New Orleans is home to Mardi Gras, which means “Fat Tuesday” in French. It is the last day of Carnaval before Ash Wednesday, and it is celebrated with parades, balls, music, and food. The origins of Mardi Gras in New Orleans can be traced back to the French settlers who brought their Carnaval traditions to Louisiana in the 18th century. The first recorded Mardi Gras parade in New Orleans was held in 1837. Mardi Gras is famous for its colorful beads, which are thrown by people on floats to the crowds on the streets. The beads are usually purple, green, and gold, which are the official colors of Mardi Gras. They represent justice, faith, and power respectively. Another symbol of Mardi Gras is the King Cake, a round cake decorated with icing and sugar in the same colors. The cake contains a small plastic baby inside, which represents Jesus. Whoever finds the baby in their slice of cake is said to have good luck and must host the next Mardi Gras party.

Binche, Belgium

The Carnival of Binche is a UNESCO Intangible Cultural Heritage that dates back to the 14th century. It is celebrated for three days before Ash Wednesday, and it features various folkloric events and rituals.

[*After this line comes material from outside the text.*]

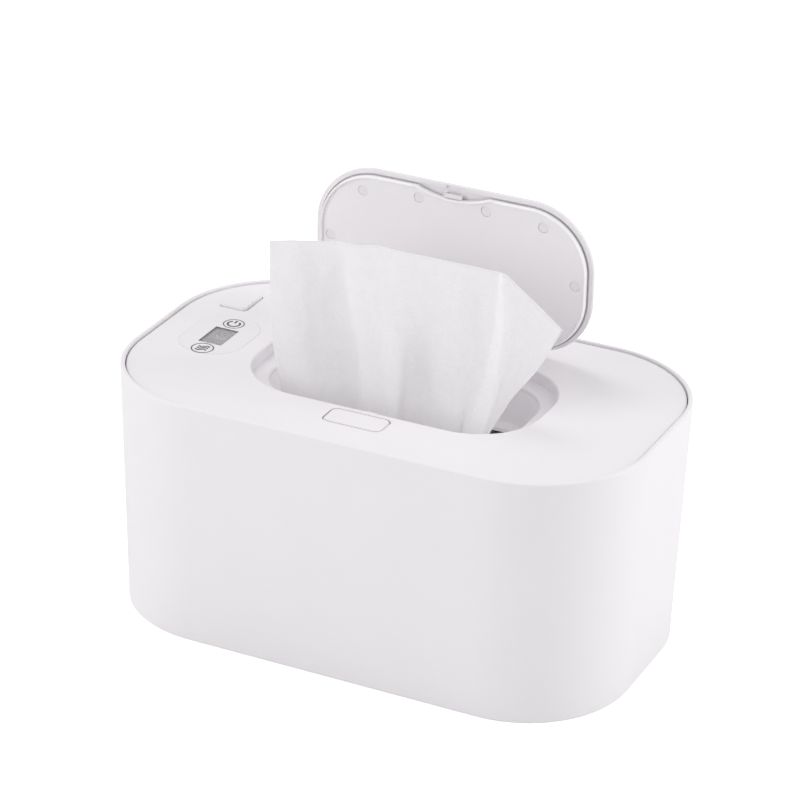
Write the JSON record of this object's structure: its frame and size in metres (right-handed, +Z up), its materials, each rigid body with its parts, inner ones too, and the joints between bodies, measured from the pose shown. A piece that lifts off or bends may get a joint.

The most famous participants of the Carnival of Binche are the Gilles, who are men dressed in red-and-white costumes with bells, wooden shoes, ostrich feathers, and wax masks. The Gilles only appear on Mardi Gras morning, when they march through the town accompanied by drums and music. They carry baskets of oranges, which they throw to the spectators as a gesture of goodwill. The origin of the Gilles is uncertain, but some theories suggest that they represent ancient warriors or clowns. Because Carnaval is a precious tradition to the locals, they forbid visitors from buying the Gilles costume, which can only be rented to official participants. As a spectator, come dressed warmly and be prepared to catch some oranges.